→ Exercise instructions
Extract the complete listing and output it unchanged.

→ Dataset content
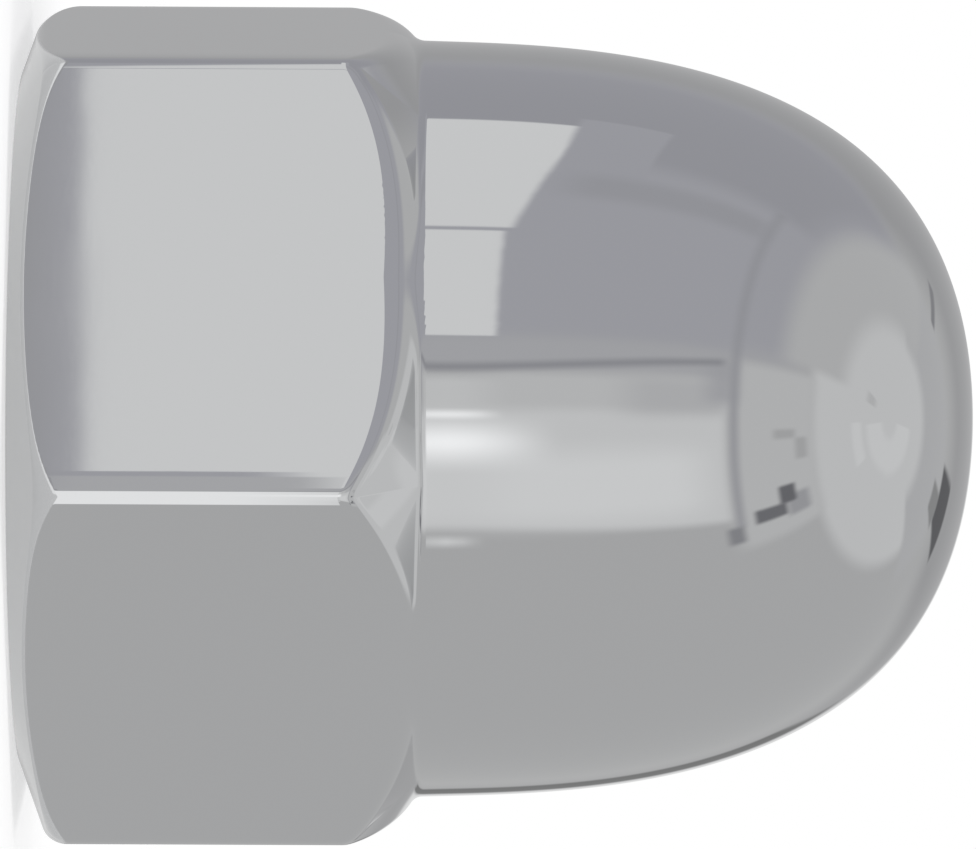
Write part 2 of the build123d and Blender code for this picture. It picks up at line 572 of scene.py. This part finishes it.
# %% Chromium plate
CHROMIUM = "#C4C5C6"
PEEL_SIZE, PEEL_HEIGHT = 1.3, 0.0006
HAIR_LINE_WIDTH, HAIR_LINE_SHARE = 0.05, 0.4
CLOUDS_PER_MM = 0.35
SMOOTHEST, ROUGHEST = 0.02, 0.034
chrome, tree, output = new_material("bright_chromium_plate")
in_mm, turned = place_in_mm(tree)
peel = add(tree, "ShaderNodeTexNoise", Vector=in_mm, Scale=1 / PEEL_SIZE, Detail=1.0, Roughness=0.4)
lines = add(tree, "ShaderNodeTexNoise", Vector=turned, Scale=1 / HAIR_LINE_WIDTH, Detail=2.0)
cloud = add(tree, "ShaderNodeTexNoise", Vector=in_mm, Scale=CLOUDS_PER_MM, Detail=3.0, Roughness=0.55)
mixed = add(tree, "ShaderNodeMix", {"data_type": "FLOAT"}, in_0=HAIR_LINE_SHARE, in_2=cloud.outputs[0],
            in_3=lines.outputs[0])
rough = add(tree, "ShaderNodeMapRange", Value=mixed.outputs[0], in_1=NOISE_LOW, in_2=NOISE_HIGH,
            in_3=SMOOTHEST, in_4=ROUGHEST)
bump = add(tree, "ShaderNodeBump", Strength=1.0, Distance=PEEL_HEIGHT * MM, Height=peel.outputs[0])
plate = add(tree, "ShaderNodeBsdfPrincipled", Base_Color=linear(CHROMIUM), Metallic=1.0,
            Roughness=rough.outputs[0], Normal=bump.outputs[0])
tree.links.new(plate.outputs[0], output.inputs["Surface"])
print("chromium", CHROMIUM, "is", [round(v, 3) for v in linear(CHROMIUM)])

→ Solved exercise
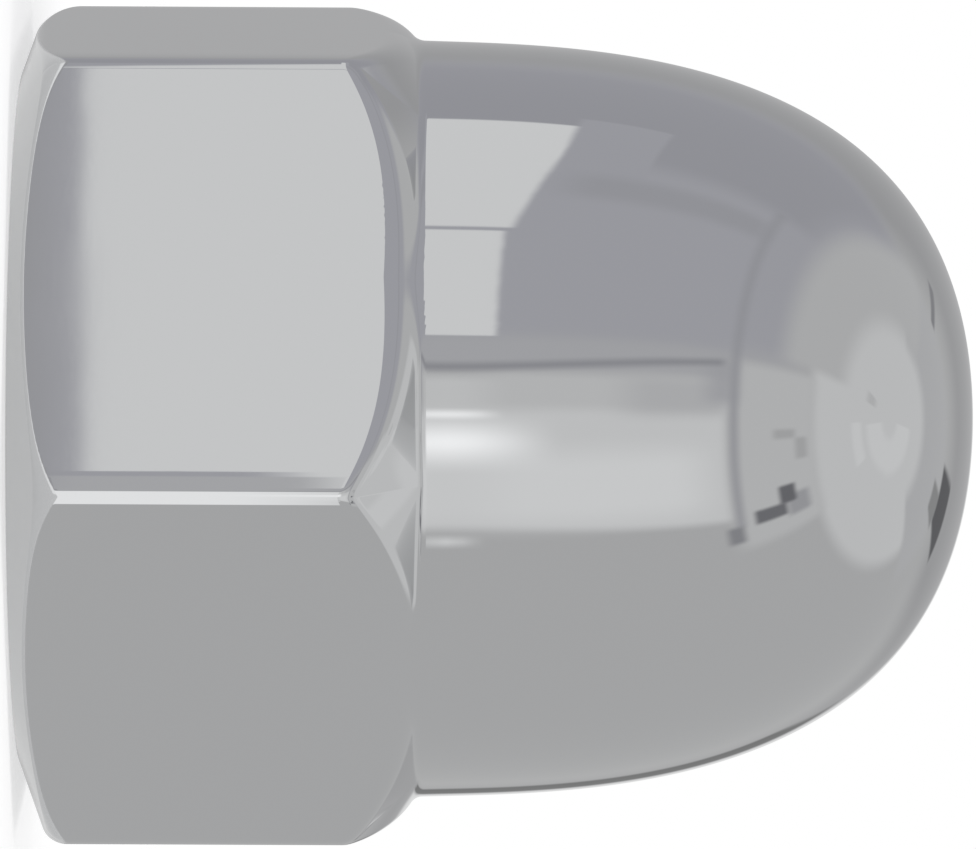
Write part 2 of the build123d and Blender code for this picture. It picks up at line 572 of scene.py. This part finishes it.
# %% Chromium plate
CHROMIUM = "#C4C5C6"
PEEL_SIZE, PEEL_HEIGHT = 1.3, 0.0006
HAIR_LINE_WIDTH, HAIR_LINE_SHARE = 0.05, 0.4
CLOUDS_PER_MM = 0.35
SMOOTHEST, ROUGHEST = 0.02, 0.034
chrome, tree, output = new_material("bright_chromium_plate")
in_mm, turned = place_in_mm(tree)
peel = add(tree, "ShaderNodeTexNoise", Vector=in_mm, Scale=1 / PEEL_SIZE, Detail=1.0, Roughness=0.4)
lines = add(tree, "ShaderNodeTexNoise", Vector=turned, Scale=1 / HAIR_LINE_WIDTH, Detail=2.0)
cloud = add(tree, "ShaderNodeTexNoise", Vector=in_mm, Scale=CLOUDS_PER_MM, Detail=3.0, Roughness=0.55)
mixed = add(tree, "ShaderNodeMix", {"data_type": "FLOAT"}, in_0=HAIR_LINE_SHARE, in_2=cloud.outputs[0],
            in_3=lines.outputs[0])
rough = add(tree, "ShaderNodeMapRange", Value=mixed.outputs[0], in_1=NOISE_LOW, in_2=NOISE_HIGH,
            in_3=SMOOTHEST, in_4=ROUGHEST)
bump = add(tree, "ShaderNodeBump", Strength=1.0, Distance=PEEL_HEIGHT * MM, Height=peel.outputs[0])
plate = add(tree, "ShaderNodeBsdfPrincipled", Base_Color=linear(CHROMIUM), Metallic=1.0,
            Roughness=rough.outputs[0], Normal=bump.outputs[0])
tree.links.new(plate.outputs[0], output.inputs["Surface"])
print("chromium", CHROMIUM, "is", [round(v, 3) for v in linear(CHROMIUM)])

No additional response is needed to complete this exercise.